Pat McKee, who led the North girls basketball team to a Class 4A state runner-up finish this season, has no complaints about the way his team is treated.
“I think Columbus North is doing everything they possibly can to have equity,” McKee said. “When it comes to practice time, we get the main gym almost equal to the boys. There’s no issue there at all. They work really good that way. Equipment and uniforms, we have first-class stuff. The quality is definitely equal.”
McKee said most of his players prefer playing on Saturday afternoons to Saturday nights.
“Some outsider might say that’s not equal, but our girls like Saturday days because it’s over and they have Saturday night to do things,” McKee said. “If we have Saturday night, we have a shoot-around in the afternoon, and they’re there most of the day. There are some real advantages to Saturday afternoons.”
“I don’t see any kids or parents coming to me griping that it’s unfair,” he added. “If there was an inequity, I think they would address it.”
Columbus schools haven’t always spent the same amount of money on boys and girls sports. George, who spent 18 years as an assistant athletic director and 10 years as athletic director at North, said girls basketball games once had one set of referees who would officiate both the junior varsity and varsity games on the same night.

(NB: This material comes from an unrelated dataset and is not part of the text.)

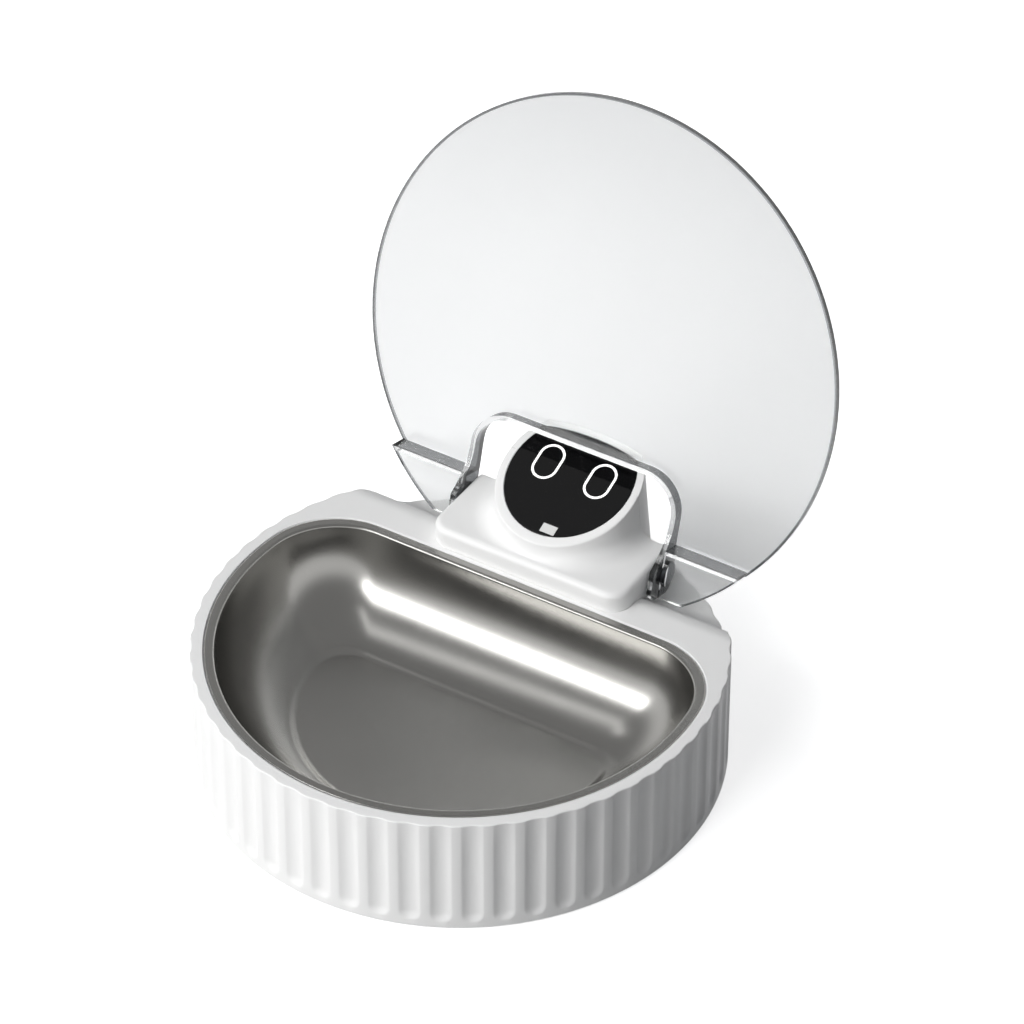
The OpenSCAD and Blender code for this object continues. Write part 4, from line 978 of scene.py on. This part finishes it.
class FEEDER_OT_stage(bpy.types.Operator):
    """Set up the floor, the white surroundings, the lamps and the camera"""
    bl_idname = "feeder.stage"
    bl_label = "Stage"

    def execute(self, context):
        scene = context.scene
        scene.view_settings.view_transform = "Standard"

        # The floor is pale paper that shows as white and keeps a light shadow of the feeder.
        # More of that shadow shows through glass, and the floor throws less light on the feeder
        # than so pale a paper would.
        material, tree, output = new_material("white_paper_floor")
        path = add_node(tree, "ShaderNodeLightPath")
        tone = add_node(tree, "ShaderNodeMix", {"data_type": "RGBA"}, {
            "Factor": path.outputs["Is Diffuse Ray"]})
        tree.links.new(mottled(tree, object_place(tree), [FLOOR_SEEN] * 3, 0.004, 400),
                       tone.inputs["A"])
        tone.inputs["B"].default_value = [FLOOR_BOUNCE] * 3 + [1]
        paper = add_node(tree, "ShaderNodeBsdfDiffuse", inputs={"Color": tone.outputs["Result"]})
        glow = add_node(tree, "ShaderNodeEmission", inputs={"Color": (1, 1, 1, 1)})
        share = add_node(tree, "ShaderNodeMapRange", inputs={
            "Value": path.outputs["Is Transmission Ray"],
            "To Min": FLOOR_GLOW, "To Max": FLOOR_GLOW_BEHIND_GLASS})
        shown = add_node(tree, "ShaderNodeMath", {"operation": "MULTIPLY"}, {
            0: seen_itself(tree), 1: share.outputs[0]})
        tree.links.new(shown.outputs[0], glow.inputs["Strength"])
        both = add_node(tree, "ShaderNodeAddShader", inputs={
            0: paper.outputs[0], 1: glow.outputs[0]})
        tree.links.new(both.outputs[0], output.inputs["Surface"])
        corners = [(x * FLOOR_HALF, y * FLOOR_HALF, 0) for x, y in ((-1, -1), (1, -1), (1, 1), (-1, 1))]
        floor = finish_mesh("floor", corners, [(0, 1, 2, 3)], material)

        # The surroundings are white to the camera, metal and glass, and dim to the light.
        # Overhead, gloss and metal see the studio's darker ceiling.
        world = bpy.data.worlds.new("white_studio")
        world.use_nodes = True
        scene.world = world
        tree = world.node_tree
        tree.nodes.clear()
        dim = add_node(tree, "ShaderNodeBackground", inputs={
            "Color": (0.9, 0.93, 1.0, 1), "Strength": 0.11})
        bright = add_node(tree, "ShaderNodeBackground", inputs={
            "Color": (1, 1, 1, 1), "Strength": studio_white(tree)})
        mix = add_node(tree, "ShaderNodeMixShader", inputs={
            0: seen_itself(tree), 1: dim.outputs[0], 2: bright.outputs[0]})
        output = add_node(tree, "ShaderNodeOutputWorld")
        tree.links.new(mix.outputs[0], output.inputs["Surface"])

        # The key and the fill light the plastic and are hidden from gloss. The two strips are
        # what the steel mirrors.
        key = add_lamp("key_softbox", azimuth=-12, elevation=36, distance=1.9, size=(1.2, 0.9),
                       watts=26)
        fill = add_lamp("fill_softbox", azimuth=-60, elevation=35, distance=1.9, size=(0.9, 0.9),
                        watts=5)
        key.visible_glossy = fill.visible_glossy = False
        add_lamp("bright_strip", azimuth=-28, elevation=29, distance=1.9, size=(0.9, 0.42), watts=9)
        add_lamp("dim_strip", azimuth=-57, elevation=60, distance=1.7, size=(1.0, 0.2), watts=1)

        back = direction(CAMERA_AZIMUTH, CAMERA_ELEVATION)
        data = bpy.data.cameras.new("camera")
        data.sensor_width = 36
        data.lens = CAMERA_ZOOM * CAMERA_DISTANCE * data.sensor_width / IMAGE_WIDTH
        data.clip_end = 50
        camera = bpy.data.objects.new("camera", data)
        camera.location = TARGET + back * CAMERA_DISTANCE
        camera.rotation_euler = back.to_track_quat("Z", "Y").to_euler()
        scene.collection.objects.link(camera)
        scene.camera = camera
        return {"FINISHED"}


# Panel and registration


OPERATORS = (
    FEEDER_OT_stage,
    FEEDER_OT_base_shell,
    FEEDER_OT_bowl,
    FEEDER_OT_head,
    FEEDER_OT_face,
    FEEDER_OT_lid,
    FEEDER_OT_fittings,
    FEEDER_OT_drive,
    FEEDER_OT_electronics,
)


class FEEDER_PT_panel(bpy.types.Panel):
    """The feeder's sizes, colours and building steps"""
    bl_idname = "FEEDER_PT_panel"
    bl_label = "Feeder"
    bl_space_type = "VIEW_3D"
    bl_region_type = "UI"
    bl_category = "Feeder"

    def draw(self, context):
        for group in (context.scene.feeder_sizes, context.scene.feeder_colours):
            for name in group.bl_rna.properties.keys():
                if name not in ("rna_type", "name"):
                    self.layout.prop(group, name)
        for operator in OPERATORS:
            self.layout.operator(operator.bl_idname)


CLASSES = (FeederSizes, FeederColours, *OPERATORS, FEEDER_PT_panel)


def register():
    for cls in CLASSES:
        bpy.utils.register_class(cls)
    bpy.types.Scene.feeder_sizes = bpy.props.PointerProperty(type=FeederSizes)
    bpy.types.Scene.feeder_colours = bpy.props.PointerProperty(type=FeederColours)


def unregister():
    del bpy.types.Scene.feeder_colours
    del bpy.types.Scene.feeder_sizes
    for cls in reversed(CLASSES):
        bpy.utils.unregister_class(cls)


def main():
    register()
    for operator in OPERATORS:
        group, name = operator.bl_idname.split(".")
        getattr(getattr(bpy.ops, group), name)()


if __name__ == "__main__":
    main()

“It was truly bare-bones in early experiences with girls athletics at that time,” George said.
According to the Indianapolis-based National Federation of State High School Associations, one girl for every 12 boys participated in prep athletics prior to Title IX. Today, the ratio is one girl for every 1.4 boys.
As girl athletes and teams have improved over the years, crowds and revenues have closed ground on their male counterparts, says Charlie Roush, who spent 31 years as athletic director at Central Middle School.
“Boys certainly drew more fans than girls teams did,” Roush said. “We took in more revenue with boys, and that changed over the years as girls got better coaches and better level of play.”